Lupe and I walked on, wading through the fast water to the side channel below the ruins of the old gaging station, which looked to be adorned with some colorful new tags, maybe from that gang of teen herons. A dude in flip flops and shorts walked from where we were going, and we told him about the birds in the direction he was headed. And then we saw the birds he had just passed, as they slow-mo strutted through the swamp, right next to a couple of abandoned truck tires and one rusting oil drum half submerged in the muck.
We saw at least three of these yellow-crowned night herons on Saturday’s wander, a bird it’s rare to see ever, especially that far into the beginnings of the day. All the herons have intense eyes, but I had never seen just how big the night herons’ are, no doubt to better be able to hunt in the water by night. There were more green herons there, too, and a few snowy egrets, including one whose feathers seemed to be dripping off.

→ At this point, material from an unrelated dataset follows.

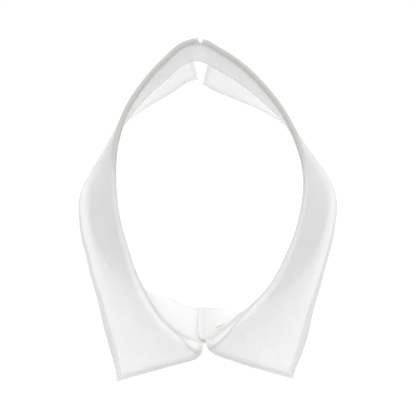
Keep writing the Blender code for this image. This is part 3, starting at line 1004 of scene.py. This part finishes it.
def sewing_thread(name, dark, light):
    """A matt white thread: noise at a quarter of a millimetre mixes two near tones and lifts the surface."""
    material, tree, output = new_material(name)
    place = add_node(tree, "ShaderNodeTexCoord").outputs["Object"]
    twist = add_node(tree, "ShaderNodeTexNoise", {"Vector": place, "Scale": 4000.0, "Detail": 1.0}).outputs[0]
    colour = add_node(
        tree, "ShaderNodeMix", {"Factor": twist, "A": to_linear(dark), "B": to_linear(light)}, data_type="RGBA"
    )
    bump = add_node(tree, "ShaderNodeBump", {"Height": twist, "Distance": 0.00004, "Strength": 0.5})
    shader = add_node(
        tree,
        "ShaderNodeBsdfPrincipled",
        {"Base Color": colour.outputs["Result"], "Roughness": 0.55, "Sheen Weight": 0.15, "Normal": bump.outputs[0]},
    )
    tree.links.new(shader.outputs[0], output.inputs["Surface"])
    return material


def pearly_resin():
    """Cast polyester resin with pearl flakes: cloudy bands of two whites under a smooth clear coat."""
    material, tree, output = new_material("pearly polyester resin")
    place = add_node(tree, "ShaderNodeTexCoord").outputs["Object"]
    cloud = add_node(tree, "ShaderNodeTexNoise", {"Vector": place, "Scale": 260.0, "Detail": 3.0, "Distortion": 1.5})
    colour = add_node(
        tree,
        "ShaderNodeMix",
        {"Factor": cloud.outputs[0], "A": to_linear("#E2DDD3"), "B": to_linear("#F8F6F1")},
        data_type="RGBA",
    )
    bump = add_node(tree, "ShaderNodeBump", {"Height": cloud.outputs[0], "Distance": 0.00002, "Strength": 0.3})
    shader = add_node(
        tree,
        "ShaderNodeBsdfPrincipled",
        {
            "Base Color": colour.outputs["Result"],
            "Roughness": 0.22,
            "IOR": 1.55,
            "Coat Weight": 0.5,
            "Coat Roughness": 0.08,
            "Normal": bump.outputs[0],
        },
    )
    tree.links.new(shader.outputs[0], output.inputs["Surface"])
    return material


white_thread = sewing_thread("spun polyester thread", "#E9E8E4", "#FBFBF9")
# The inside bar's yellowish tones are painted shade on the white thread
shaded_inside_thread = sewing_thread("white thread with painted yellowish shade", "#F6F2DE", "#FCFAEE")
for piece in (*stitches.values(), button_thread, buttonhole):
    piece.data.materials.append(white_thread)
inside_thread.data.materials.append(shaded_inside_thread)
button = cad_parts["button"]
button.data.materials.clear()
button.data.materials.append(pearly_resin())
for polygon in button.data.polygons:
    polygon.material_index = 0
print("materials:", sorted(m.name for m in bpy.data.materials if m.users))

# %% [markdown]
# Every piece now says what it belongs to: each is attached to the root body. The shells stand for the cloth
# solids, which stay in the scene but are hidden. A leaf half is cut as a strip that widens to the point.


for piece in (*cloth.values(), *stitches.values(), button_thread, inside_thread, buttonhole):
    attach(piece, "root")
for name, piece in cloth.items():
    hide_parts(name)

# %% [markdown]
# The photograph was taken on a bright white table that throws light up through the cloth, under a soft and
# weaker light from above. So the floor here glows a little, which also keeps it free of shadows, the world
# is an even pale grey. One high wide lamp leans the light from behind the collar, on to the front of the
# stand.

# %% Light the table
FLOOR_GLOW = 1.11
FAR_GLOW = 0.78
GLOW_FALLS = (0.11, 0.26)
SKY = 0.76


def glowing_floor():
    """A lit white table top. Its strength falls evenly from FLOOR_GLOW to FAR_GLOW, between the two distances
    of GLOW_FALLS from the middle."""
    material, tree, output = new_material("lit opal acrylic table")
    place = add_node(tree, "ShaderNodeTexCoord").outputs["Object"]
    distance = add_node(tree, "ShaderNodeVectorMath", {0: place}, operation="LENGTH").outputs["Value"]
    falls = {0: distance, 1: GLOW_FALLS[0], 2: GLOW_FALLS[1], 3: FLOOR_GLOW, 4: FAR_GLOW}
    strength = add_node(tree, "ShaderNodeMapRange", falls).outputs[0]
    shine = add_node(tree, "ShaderNodeEmission", {"Color": (1.0, 1.0, 1.0, 1.0), "Strength": strength})
    tree.links.new(shine.outputs[0], output.inputs["Surface"])
    return material


floor_mesh = bpy.data.meshes.new("floor")
FLOOR_HALF, FLOOR_AT = 2.5, -0.0003
corners = [(x * FLOOR_HALF, y * FLOOR_HALF, FLOOR_AT) for x, y in ((-1, -1), (1, -1), (1, 1), (-1, 1))]
floor_mesh.from_pydata(corners, [], [(0, 1, 2, 3)])
floor = bpy.data.objects.new("floor", floor_mesh)
bpy.context.scene.collection.objects.link(floor)
floor.data.materials.append(glowing_floor())

world = bpy.data.worlds.new("even studio light")
bpy.context.scene.world = world
world.use_nodes = True
world.node_tree.nodes["Background"].inputs["Color"].default_value = to_linear("#FFFFFF")
world.node_tree.nodes["Background"].inputs["Strength"].default_value = SKY

LAMP_AT = (0.08, 0.72, 0.96)
lamp_data = bpy.data.lights.new("high soft lamp", "AREA")
lamp_data.shape = "DISK"
lamp_data.size = 0.9
lamp_data.energy = 5.2
lamp = bpy.data.objects.new("high soft lamp", lamp_data)
lamp.matrix_world = Matrix.Translation(LAMP_AT) @ Matrix.Rotation(-np.arctan2(LAMP_AT[1], LAMP_AT[2]), 4, "X")
bpy.context.scene.collection.objects.link(lamp)

# %% [markdown]
# The camera looks down at 78 degrees from 0.7 m, as the collar's perspective in the photograph shows. Its
# lens is worked out from the size of the picture: 1458 picture dots of focal length on a picture 416 wide.

# %% Set up the camera
CAMERA_ELEVATION = 78.0
CAMERA_DISTANCE = 0.7
LOOKS_AT = np.array([0.0, 0.0, 0.020]) + CENTRED_BY
FOCAL_DOTS = 700 / 0.48
PICTURE = 416

camera_data = bpy.data.cameras.new("camera")
camera_data.sensor_width = 36.0
camera_data.lens = FOCAL_DOTS / PICTURE * camera_data.sensor_width
camera_data.clip_start = 0.05
camera_data.clip_end = 20.0
camera = bpy.data.objects.new("camera", camera_data)
tilt = np.radians(90.0 - CAMERA_ELEVATION)
back_off = CAMERA_DISTANCE * np.array([0.0, -np.sin(tilt), np.cos(tilt)])
camera.matrix_world = Matrix.Translation((LOOKS_AT + back_off).tolist()) @ Matrix.Rotation(tilt, 4, "X")
bpy.context.scene.collection.objects.link(camera)
bpy.context.scene.camera = camera
bpy.context.scene.view_settings.view_transform = "Standard"
print("lens in mm:", round(camera_data.lens, 1))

I had been thinking the bird life on the river had diminished somewhat in the past few years, as development pressure has started to show its face in the cranes you can see above the treeline to the west, and the Tesla factory under construction to the east. The abundance this weekend indicated the habitat remains healthy, especially to see all those young ones out, and the species that are less common. A lot more charismatic than the silkworms I had been ready to settle for. All in the run-down stretch of part-time wetland underneath the overpass, where even as I looked down as we waded with the birds, I saw the telltale rainbow of hydrocarbons in the water. A habitat that succeeds mostly through human inattention and neglect.
We walked on, and came upon a different kind of development—a pair of recently constructed wigwams down on the muddy shelf above the channel, under the canopy of the big cottonwoods that are currently raining their snowy seeds all over the woods. I wondered if the dude we had passed came from there. And if he had any friends.
When we got to the bridge, the river was extra deep, still channeled into a narrow cut by the highway crews, who are now turning the involuntary park in the Department of Transportation right of way into an official park, complete with interpretive plaques and little workout stations. Ten years ago you would sometimes see dudes changing their oil right there at the water’s edge, and the first time we put our canoe in there twenty years ago, my then-first grader son almost flunked the survival test by picking up a used needle. There’s still an old pipeline exposed in the channel, and Lupe and I used that as our tightrope to cross the deep.
We found the last of the night herons back behind the big camp at the edge of the preserve, where someone had their clothes out to dry on a branch. It looked young, too, more from its gawky proportions than its colors.
The bathing couple was still there when we returned, 90 minutes after we had set out, drying themselves as the wood ducks watched. They still didn’t see us. And then I wondered if it was the moon that had summoned that morning.